■ Work to do ■
Repeat exactly, please, the lines that begin at the start of the listing and end at the line holding "are in millimetres.".

■ Supplied data ■
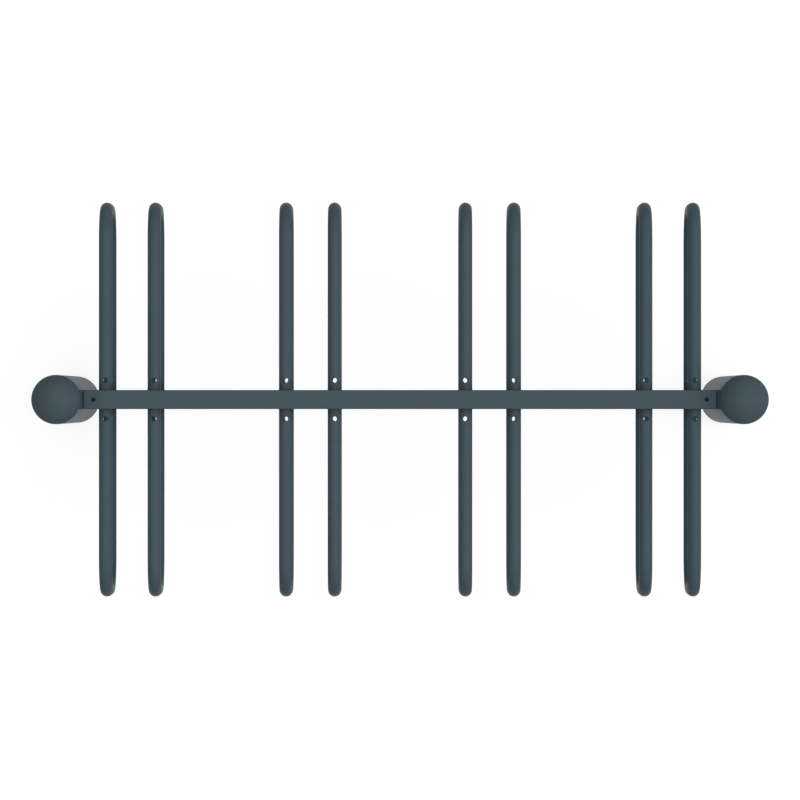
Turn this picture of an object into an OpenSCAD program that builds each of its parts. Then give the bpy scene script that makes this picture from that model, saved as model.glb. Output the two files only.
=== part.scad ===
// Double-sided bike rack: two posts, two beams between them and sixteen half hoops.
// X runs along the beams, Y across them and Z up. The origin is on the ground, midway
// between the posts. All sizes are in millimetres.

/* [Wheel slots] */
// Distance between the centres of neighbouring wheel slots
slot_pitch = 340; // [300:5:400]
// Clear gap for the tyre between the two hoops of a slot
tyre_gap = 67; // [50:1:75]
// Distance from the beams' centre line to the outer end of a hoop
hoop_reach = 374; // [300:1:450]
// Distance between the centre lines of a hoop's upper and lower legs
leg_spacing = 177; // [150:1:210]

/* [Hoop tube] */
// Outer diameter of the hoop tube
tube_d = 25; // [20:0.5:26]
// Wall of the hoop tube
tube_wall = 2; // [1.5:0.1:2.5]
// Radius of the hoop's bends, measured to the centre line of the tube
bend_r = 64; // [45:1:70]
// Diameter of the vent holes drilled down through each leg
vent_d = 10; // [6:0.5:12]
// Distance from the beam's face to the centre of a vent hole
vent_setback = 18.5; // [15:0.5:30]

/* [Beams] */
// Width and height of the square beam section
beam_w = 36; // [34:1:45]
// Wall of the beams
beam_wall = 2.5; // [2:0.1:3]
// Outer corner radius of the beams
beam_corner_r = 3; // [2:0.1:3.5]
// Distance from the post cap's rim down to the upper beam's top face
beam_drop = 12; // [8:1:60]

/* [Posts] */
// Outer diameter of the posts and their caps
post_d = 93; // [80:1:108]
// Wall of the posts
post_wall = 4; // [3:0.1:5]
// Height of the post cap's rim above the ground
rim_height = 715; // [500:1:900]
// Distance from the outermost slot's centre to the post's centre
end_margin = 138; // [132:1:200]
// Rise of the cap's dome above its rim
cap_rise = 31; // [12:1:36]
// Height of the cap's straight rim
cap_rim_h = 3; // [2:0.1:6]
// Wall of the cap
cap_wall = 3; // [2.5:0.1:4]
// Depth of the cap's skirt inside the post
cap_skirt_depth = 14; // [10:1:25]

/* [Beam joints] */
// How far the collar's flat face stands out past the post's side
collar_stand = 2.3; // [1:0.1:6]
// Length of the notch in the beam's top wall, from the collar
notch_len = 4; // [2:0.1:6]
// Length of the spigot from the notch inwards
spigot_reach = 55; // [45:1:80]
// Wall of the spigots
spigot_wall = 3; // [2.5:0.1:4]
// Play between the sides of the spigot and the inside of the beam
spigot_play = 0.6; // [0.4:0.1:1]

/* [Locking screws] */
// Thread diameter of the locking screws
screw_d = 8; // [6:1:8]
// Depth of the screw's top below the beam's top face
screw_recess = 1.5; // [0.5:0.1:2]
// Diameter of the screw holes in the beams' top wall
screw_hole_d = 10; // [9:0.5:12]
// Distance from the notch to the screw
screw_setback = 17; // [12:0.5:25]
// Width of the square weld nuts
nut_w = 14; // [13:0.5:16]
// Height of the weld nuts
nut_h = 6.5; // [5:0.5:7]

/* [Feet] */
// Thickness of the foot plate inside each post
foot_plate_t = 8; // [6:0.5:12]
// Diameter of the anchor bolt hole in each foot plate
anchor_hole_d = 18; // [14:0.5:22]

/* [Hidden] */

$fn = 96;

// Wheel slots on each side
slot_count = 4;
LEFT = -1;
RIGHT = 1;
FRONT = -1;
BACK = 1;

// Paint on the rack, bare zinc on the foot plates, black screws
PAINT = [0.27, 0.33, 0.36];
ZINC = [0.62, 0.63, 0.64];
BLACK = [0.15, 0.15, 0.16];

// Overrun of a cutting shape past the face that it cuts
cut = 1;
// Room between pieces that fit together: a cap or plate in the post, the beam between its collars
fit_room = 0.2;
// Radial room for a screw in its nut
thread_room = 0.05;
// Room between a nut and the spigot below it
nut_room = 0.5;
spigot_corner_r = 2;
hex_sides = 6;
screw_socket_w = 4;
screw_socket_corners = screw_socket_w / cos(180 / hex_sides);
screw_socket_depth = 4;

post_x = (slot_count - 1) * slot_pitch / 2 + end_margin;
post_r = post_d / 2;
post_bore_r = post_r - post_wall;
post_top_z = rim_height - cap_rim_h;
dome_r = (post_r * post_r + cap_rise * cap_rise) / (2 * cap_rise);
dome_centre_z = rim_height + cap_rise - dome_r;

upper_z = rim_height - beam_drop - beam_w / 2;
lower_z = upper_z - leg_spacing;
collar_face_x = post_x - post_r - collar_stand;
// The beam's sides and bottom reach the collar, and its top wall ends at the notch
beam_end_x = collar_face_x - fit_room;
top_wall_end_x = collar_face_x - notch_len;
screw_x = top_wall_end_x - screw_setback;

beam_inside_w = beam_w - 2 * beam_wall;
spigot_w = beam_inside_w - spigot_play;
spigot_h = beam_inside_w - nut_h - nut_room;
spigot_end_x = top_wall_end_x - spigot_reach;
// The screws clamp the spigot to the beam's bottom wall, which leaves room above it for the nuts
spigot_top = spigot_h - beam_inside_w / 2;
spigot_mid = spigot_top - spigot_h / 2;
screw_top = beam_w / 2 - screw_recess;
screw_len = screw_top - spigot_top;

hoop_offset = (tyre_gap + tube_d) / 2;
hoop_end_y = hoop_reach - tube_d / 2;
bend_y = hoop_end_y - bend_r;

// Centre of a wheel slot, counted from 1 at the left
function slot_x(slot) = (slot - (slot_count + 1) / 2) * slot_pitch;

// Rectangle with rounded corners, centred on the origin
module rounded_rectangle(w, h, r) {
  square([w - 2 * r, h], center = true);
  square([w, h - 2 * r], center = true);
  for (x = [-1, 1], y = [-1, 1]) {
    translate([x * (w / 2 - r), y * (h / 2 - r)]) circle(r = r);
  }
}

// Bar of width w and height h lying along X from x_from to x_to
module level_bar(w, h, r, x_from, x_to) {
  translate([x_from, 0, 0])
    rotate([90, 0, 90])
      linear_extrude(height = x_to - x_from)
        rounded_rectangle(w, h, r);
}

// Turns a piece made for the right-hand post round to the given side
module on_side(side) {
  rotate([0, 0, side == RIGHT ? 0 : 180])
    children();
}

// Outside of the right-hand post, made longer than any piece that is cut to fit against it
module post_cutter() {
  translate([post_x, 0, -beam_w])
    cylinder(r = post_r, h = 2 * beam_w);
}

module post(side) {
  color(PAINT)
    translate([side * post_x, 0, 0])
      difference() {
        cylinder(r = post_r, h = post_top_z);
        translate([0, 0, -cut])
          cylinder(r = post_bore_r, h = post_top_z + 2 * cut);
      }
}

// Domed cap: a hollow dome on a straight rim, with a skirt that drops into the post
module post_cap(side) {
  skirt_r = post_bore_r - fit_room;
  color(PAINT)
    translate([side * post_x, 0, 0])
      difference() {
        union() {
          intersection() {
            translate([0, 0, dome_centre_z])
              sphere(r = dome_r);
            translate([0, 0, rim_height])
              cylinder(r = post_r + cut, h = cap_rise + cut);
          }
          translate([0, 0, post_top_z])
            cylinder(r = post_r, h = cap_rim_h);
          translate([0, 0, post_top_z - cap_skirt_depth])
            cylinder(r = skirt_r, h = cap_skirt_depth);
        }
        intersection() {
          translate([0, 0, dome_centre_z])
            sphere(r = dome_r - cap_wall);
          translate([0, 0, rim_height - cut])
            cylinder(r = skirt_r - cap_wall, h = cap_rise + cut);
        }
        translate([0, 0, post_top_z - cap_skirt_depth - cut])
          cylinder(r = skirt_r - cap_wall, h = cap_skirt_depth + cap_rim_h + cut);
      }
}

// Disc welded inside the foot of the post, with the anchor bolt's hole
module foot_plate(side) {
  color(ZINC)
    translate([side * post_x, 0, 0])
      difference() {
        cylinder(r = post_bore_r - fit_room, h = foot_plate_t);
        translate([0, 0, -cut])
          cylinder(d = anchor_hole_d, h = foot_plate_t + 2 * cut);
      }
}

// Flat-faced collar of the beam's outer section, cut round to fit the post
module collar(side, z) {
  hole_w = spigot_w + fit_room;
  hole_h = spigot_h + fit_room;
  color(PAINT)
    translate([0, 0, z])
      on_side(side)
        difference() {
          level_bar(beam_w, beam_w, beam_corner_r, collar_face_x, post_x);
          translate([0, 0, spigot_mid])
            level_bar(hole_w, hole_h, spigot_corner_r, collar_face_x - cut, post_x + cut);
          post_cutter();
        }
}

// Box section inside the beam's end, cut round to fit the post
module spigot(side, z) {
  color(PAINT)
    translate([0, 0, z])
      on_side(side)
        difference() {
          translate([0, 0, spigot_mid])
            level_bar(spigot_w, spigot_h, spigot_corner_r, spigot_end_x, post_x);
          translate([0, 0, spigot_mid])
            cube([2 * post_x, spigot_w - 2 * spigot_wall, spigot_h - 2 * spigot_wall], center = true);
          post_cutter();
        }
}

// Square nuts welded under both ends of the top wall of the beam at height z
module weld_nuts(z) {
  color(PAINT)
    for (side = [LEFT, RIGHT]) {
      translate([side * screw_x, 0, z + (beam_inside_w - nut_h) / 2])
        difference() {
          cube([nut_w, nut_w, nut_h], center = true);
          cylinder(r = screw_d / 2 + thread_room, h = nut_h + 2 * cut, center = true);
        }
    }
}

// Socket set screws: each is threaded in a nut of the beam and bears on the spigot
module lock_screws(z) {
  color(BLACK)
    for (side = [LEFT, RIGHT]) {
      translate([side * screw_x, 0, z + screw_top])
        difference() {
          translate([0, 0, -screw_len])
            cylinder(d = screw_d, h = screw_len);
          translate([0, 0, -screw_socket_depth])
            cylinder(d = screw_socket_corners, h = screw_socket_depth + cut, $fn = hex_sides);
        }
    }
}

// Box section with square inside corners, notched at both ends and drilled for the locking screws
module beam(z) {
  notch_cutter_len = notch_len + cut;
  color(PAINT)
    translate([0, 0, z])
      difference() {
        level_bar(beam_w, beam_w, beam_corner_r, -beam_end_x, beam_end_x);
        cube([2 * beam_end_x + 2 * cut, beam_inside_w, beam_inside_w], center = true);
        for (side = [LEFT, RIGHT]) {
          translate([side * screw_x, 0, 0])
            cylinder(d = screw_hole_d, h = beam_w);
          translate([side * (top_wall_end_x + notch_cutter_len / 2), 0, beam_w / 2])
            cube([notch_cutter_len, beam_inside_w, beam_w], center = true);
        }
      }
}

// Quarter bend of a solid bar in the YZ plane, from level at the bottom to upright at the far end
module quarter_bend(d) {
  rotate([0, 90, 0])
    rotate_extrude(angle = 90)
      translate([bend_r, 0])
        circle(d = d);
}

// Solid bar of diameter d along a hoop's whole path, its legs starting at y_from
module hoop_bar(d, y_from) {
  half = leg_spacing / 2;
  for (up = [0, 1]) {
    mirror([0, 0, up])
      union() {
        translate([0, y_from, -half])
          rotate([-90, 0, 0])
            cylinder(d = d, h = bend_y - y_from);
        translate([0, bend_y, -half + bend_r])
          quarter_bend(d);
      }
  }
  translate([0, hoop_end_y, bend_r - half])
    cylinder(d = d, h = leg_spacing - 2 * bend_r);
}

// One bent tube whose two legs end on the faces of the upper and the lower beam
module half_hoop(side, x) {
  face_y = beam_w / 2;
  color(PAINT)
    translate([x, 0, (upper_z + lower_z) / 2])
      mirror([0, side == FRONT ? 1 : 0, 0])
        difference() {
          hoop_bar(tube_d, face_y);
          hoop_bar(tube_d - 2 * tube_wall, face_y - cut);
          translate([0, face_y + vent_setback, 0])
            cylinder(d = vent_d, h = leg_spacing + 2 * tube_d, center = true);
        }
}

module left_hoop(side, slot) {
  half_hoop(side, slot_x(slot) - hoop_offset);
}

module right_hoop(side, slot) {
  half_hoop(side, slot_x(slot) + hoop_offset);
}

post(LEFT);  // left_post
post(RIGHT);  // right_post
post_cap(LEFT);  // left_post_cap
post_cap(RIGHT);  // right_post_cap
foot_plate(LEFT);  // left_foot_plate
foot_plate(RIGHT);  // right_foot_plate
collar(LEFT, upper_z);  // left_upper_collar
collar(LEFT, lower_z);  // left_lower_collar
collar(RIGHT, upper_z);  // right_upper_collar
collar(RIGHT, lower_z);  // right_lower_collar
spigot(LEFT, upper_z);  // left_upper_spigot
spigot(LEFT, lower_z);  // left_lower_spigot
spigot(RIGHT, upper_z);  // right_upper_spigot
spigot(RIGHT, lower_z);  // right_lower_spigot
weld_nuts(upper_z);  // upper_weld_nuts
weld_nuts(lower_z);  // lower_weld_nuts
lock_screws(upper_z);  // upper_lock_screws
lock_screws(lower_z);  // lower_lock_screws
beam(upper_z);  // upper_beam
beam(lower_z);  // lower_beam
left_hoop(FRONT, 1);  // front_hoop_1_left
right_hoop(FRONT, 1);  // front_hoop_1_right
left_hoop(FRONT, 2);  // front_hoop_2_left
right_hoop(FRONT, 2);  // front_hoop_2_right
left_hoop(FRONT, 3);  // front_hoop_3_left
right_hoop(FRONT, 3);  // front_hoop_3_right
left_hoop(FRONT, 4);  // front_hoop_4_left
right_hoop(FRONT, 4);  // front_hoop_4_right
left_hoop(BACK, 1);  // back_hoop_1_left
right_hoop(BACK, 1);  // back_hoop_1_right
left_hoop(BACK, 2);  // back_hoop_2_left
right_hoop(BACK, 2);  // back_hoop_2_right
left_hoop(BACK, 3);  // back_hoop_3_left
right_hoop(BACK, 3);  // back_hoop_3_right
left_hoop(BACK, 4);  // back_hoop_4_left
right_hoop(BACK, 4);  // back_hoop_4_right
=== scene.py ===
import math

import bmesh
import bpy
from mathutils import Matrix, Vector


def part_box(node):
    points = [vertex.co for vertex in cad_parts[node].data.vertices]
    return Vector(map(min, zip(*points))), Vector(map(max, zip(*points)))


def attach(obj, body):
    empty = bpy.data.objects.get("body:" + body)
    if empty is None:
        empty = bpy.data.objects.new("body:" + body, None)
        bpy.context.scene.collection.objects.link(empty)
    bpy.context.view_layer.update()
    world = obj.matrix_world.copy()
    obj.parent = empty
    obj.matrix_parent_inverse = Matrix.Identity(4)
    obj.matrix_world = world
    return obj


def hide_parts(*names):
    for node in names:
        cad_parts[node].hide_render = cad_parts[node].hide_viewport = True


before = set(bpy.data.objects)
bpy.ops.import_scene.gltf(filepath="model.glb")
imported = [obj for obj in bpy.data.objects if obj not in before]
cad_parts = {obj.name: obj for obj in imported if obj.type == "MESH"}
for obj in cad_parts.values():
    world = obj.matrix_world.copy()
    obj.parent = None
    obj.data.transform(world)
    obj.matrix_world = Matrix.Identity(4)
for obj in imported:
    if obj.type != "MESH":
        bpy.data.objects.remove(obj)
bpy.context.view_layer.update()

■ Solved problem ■
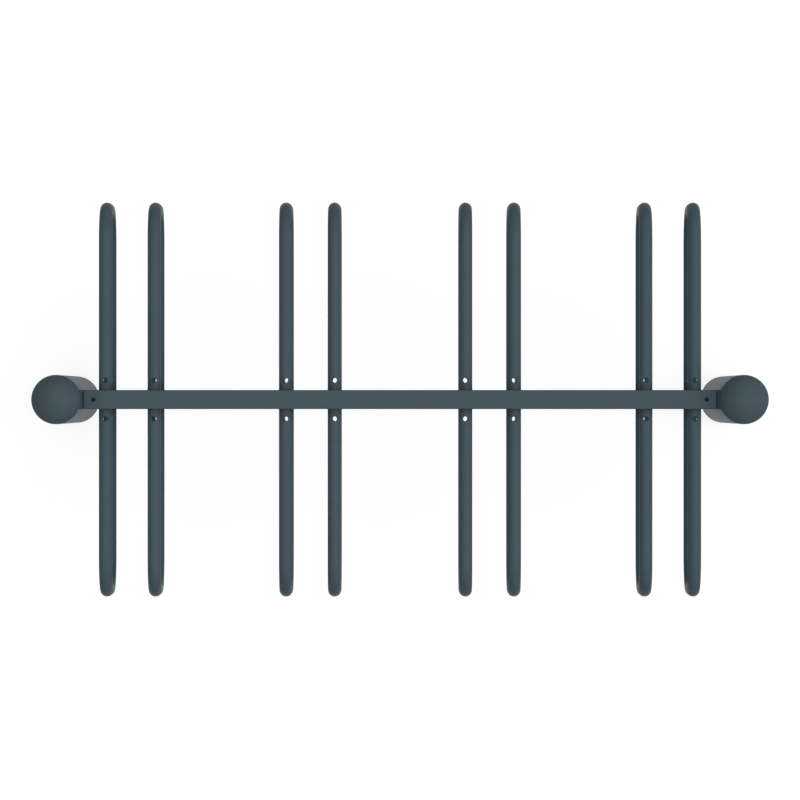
Turn this picture of an object into an OpenSCAD program that builds each of its parts. Then give the bpy scene script that makes this picture from that model, saved as model.glb. Output the two files only.
=== part.scad ===
// Double-sided bike rack: two posts, two beams between them and sixteen half hoops.
// X runs along the beams, Y across them and Z up. The origin is on the ground, midway
// between the posts. All sizes are in millimetres.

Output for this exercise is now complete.